## Directive:
Look below and pull out each line with the word "that".
:: Available data ::
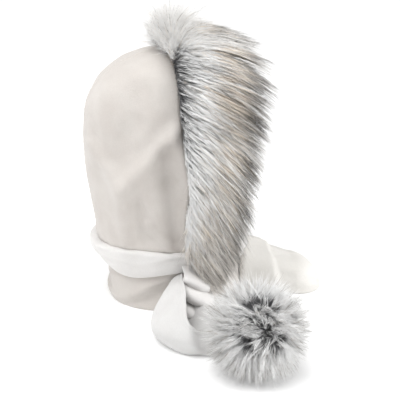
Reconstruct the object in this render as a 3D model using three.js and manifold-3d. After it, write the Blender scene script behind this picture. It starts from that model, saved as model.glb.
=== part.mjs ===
// A fleece hooded scarf with a faux fur trim, standing on a flat surface.
// Millimetres, +Z up. The face opening looks along -Y and the wearer's right is -X.

import * as THREE from 'three';
import Module from 'manifold-3d';
import { mergeVertices } from 'three/addons/utils/BufferGeometryUtils.js';

const wasm = await Module();
wasm.setup();

const WALL = 3; // thickness of the doubled fleece
const SEAT = 0.4; // clearance between two pieces that are laid together
const SEAM = 1; // clearance between the hood's edge and the fur's backing
const DEG = Math.PI / 180;

// Half sections of the hood, from the hem to the crown. A row runs from one front edge
// round the back to the other; wrap is how many degrees it goes on round the front.
const HOOD_ROWS = [
  { backY: 94, backZ: 0, wide: 77, edgeY: 0, edgeZ: 0, frontY: -86, wrap: 88 },
  { backY: 93, backZ: 22, wide: 73, edgeY: 0, edgeZ: 22, frontY: -84, wrap: 88 },
  { backY: 94, backZ: 46, wide: 69, edgeY: 0, edgeZ: 46, frontY: -82, wrap: 88 },
  { backY: 103, backZ: 72, wide: 70, edgeY: 0, edgeZ: 72, frontY: -81, wrap: 88 },
  { backY: 107, backZ: 89, wide: 73, edgeY: 1, edgeZ: 80, frontY: -80, wrap: 50 },
  { backY: 111, backZ: 110, wide: 77, edgeY: 2, edgeZ: 96, frontY: -78, wrap: 0 },
  { backY: 116, backZ: 142, wide: 81, edgeY: 0, edgeZ: 137, frontY: -78, wrap: 0 },
  { backY: 121, backZ: 176, wide: 84, edgeY: -4, edgeZ: 173, frontY: -78, wrap: 0 },
  { backY: 123, backZ: 212, wide: 84, edgeY: -1, edgeZ: 210, frontY: -78, wrap: 0 },
  { backY: 122, backZ: 246, wide: 82, edgeY: 4, edgeZ: 243, frontY: -78, wrap: 0 },
  { backY: 118, backZ: 277, wide: 79, edgeY: 8, edgeZ: 270, frontY: -78, wrap: 0 },
  { backY: 106, backZ: 303, wide: 73, edgeY: 8, edgeZ: 294, frontY: -78, wrap: 0 },
  { backY: 84, backZ: 323, wide: 62, edgeY: 8, edgeZ: 315, frontY: -78, wrap: 0 },
  { backY: 57, backZ: 334, wide: 44, edgeY: 8, edgeZ: 329, frontY: -78, wrap: 0 },
  { backY: 31, backZ: 338.5, wide: 22, edgeY: 7, edgeZ: 336, frontY: -78, wrap: 0 },
  { backY: 7, backZ: 338, wide: 0, edgeY: 7, edgeZ: 338, frontY: -78, wrap: 0 },
];
const HOOD_ROUNDNESS = 2.3; // 2 is an ellipse, more is squarer
const HOOD_STEPS_UP = 30;
const HOOD_STEPS_SIDE = 12; // columns from the back to a side
const HOOD_STEPS_FRONT = 4; // columns from a side to the front edge, in the neck
const MOST_WRAP = 88.5; // degrees past the side where a neck row stops, short of the other edge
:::
## Problem solution:
Reconstruct the object in this render as a 3D model using three.js and manifold-3d. After it, write the Blender scene script behind this picture. It starts from that model, saved as model.glb.
const SEAT = 0.4; // clearance between two pieces that are laid together